--- MATERIAL ---

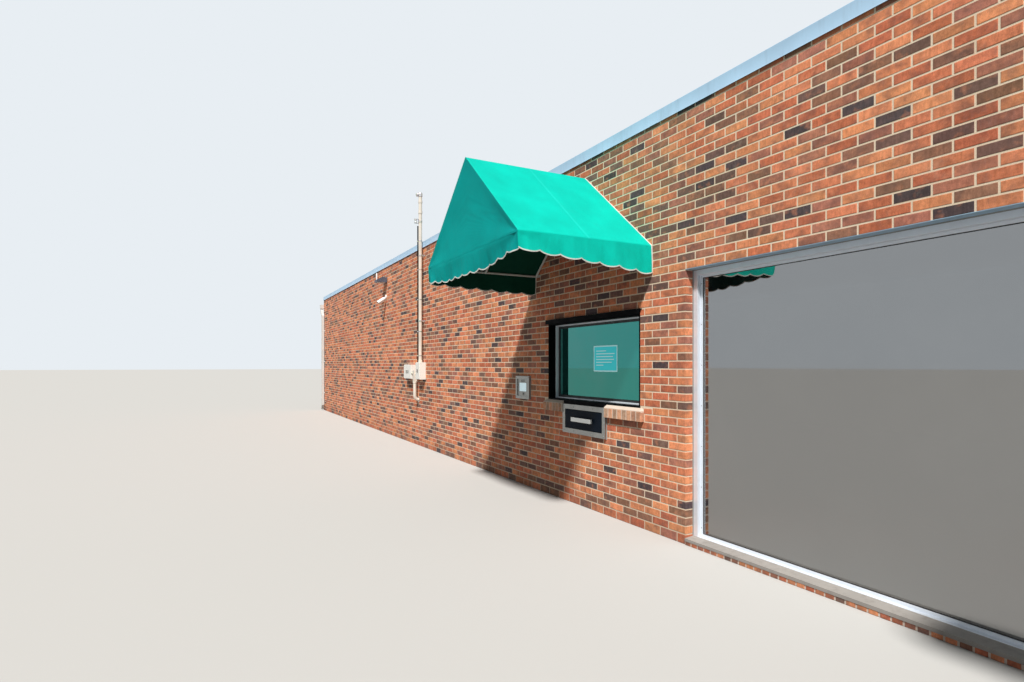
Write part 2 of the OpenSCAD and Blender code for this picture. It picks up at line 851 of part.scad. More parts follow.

---
--- MATERIAL ---

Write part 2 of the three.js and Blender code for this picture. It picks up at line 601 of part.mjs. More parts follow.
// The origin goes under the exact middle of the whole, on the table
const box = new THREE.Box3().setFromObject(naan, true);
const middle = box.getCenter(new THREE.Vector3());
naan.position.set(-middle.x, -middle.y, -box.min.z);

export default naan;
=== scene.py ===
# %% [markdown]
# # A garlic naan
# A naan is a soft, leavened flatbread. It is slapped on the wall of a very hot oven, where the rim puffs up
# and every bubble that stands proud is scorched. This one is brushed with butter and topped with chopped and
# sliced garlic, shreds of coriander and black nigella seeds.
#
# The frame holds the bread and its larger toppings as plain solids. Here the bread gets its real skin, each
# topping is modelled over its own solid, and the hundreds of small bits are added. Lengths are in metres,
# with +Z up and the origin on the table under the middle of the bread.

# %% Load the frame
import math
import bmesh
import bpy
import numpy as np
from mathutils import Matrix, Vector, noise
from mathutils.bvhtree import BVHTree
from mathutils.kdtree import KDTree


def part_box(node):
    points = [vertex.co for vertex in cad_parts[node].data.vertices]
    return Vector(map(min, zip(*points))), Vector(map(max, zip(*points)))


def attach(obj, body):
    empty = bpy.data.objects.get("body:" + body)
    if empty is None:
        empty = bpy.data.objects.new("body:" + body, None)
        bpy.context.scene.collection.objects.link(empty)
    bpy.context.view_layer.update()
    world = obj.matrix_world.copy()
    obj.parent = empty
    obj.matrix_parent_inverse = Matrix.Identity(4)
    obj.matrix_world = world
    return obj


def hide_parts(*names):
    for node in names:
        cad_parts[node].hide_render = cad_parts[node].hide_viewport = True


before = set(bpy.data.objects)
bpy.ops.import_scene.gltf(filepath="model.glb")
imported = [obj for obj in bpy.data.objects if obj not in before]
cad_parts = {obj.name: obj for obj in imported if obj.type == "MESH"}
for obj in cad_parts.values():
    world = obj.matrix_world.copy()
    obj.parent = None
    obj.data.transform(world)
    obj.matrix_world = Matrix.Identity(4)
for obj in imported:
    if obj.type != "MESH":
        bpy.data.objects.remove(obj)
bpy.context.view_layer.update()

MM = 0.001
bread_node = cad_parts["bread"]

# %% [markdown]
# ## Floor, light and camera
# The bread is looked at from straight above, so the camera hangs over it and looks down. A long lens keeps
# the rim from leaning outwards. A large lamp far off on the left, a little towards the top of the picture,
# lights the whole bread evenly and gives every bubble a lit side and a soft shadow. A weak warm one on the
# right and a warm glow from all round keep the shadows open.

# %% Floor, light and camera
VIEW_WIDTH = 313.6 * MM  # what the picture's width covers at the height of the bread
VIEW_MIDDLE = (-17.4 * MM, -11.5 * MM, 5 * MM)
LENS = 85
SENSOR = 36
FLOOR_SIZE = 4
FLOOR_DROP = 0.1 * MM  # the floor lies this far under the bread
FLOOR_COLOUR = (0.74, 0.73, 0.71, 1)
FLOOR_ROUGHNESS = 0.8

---

**PROBLEM REQUIREMENTS**
Exactly those lines that run from the line with "whole, on the table" through the line with "obj.parent = empty" are to be reproduced; both end lines belong to the range.

**COMPLETED TASK**
// The origin goes under the exact middle of the whole, on the table
const box = new THREE.Box3().setFromObject(naan, true);
const middle = box.getCenter(new THREE.Vector3());
naan.position.set(-middle.x, -middle.y, -box.min.z);

export default naan;
=== scene.py ===
# %% [markdown]
# # A garlic naan
# A naan is a soft, leavened flatbread. It is slapped on the wall of a very hot oven, where the rim puffs up
# and every bubble that stands proud is scorched. This one is brushed with butter and topped with chopped and
# sliced garlic, shreds of coriander and black nigella seeds.
#
# The frame holds the bread and its larger toppings as plain solids. Here the bread gets its real skin, each
# topping is modelled over its own solid, and the hundreds of small bits are added. Lengths are in metres,
# with +Z up and the origin on the table under the middle of the bread.

# %% Load the frame
import math
import bmesh
import bpy
import numpy as np
from mathutils import Matrix, Vector, noise
from mathutils.bvhtree import BVHTree
from mathutils.kdtree import KDTree


def part_box(node):
    points = [vertex.co for vertex in cad_parts[node].data.vertices]
    return Vector(map(min, zip(*points))), Vector(map(max, zip(*points)))


def attach(obj, body):
    empty = bpy.data.objects.get("body:" + body)
    if empty is None:
        empty = bpy.data.objects.new("body:" + body, None)
        bpy.context.scene.collection.objects.link(empty)
    bpy.context.view_layer.update()
    world = obj.matrix_world.copy()
    obj.parent = empty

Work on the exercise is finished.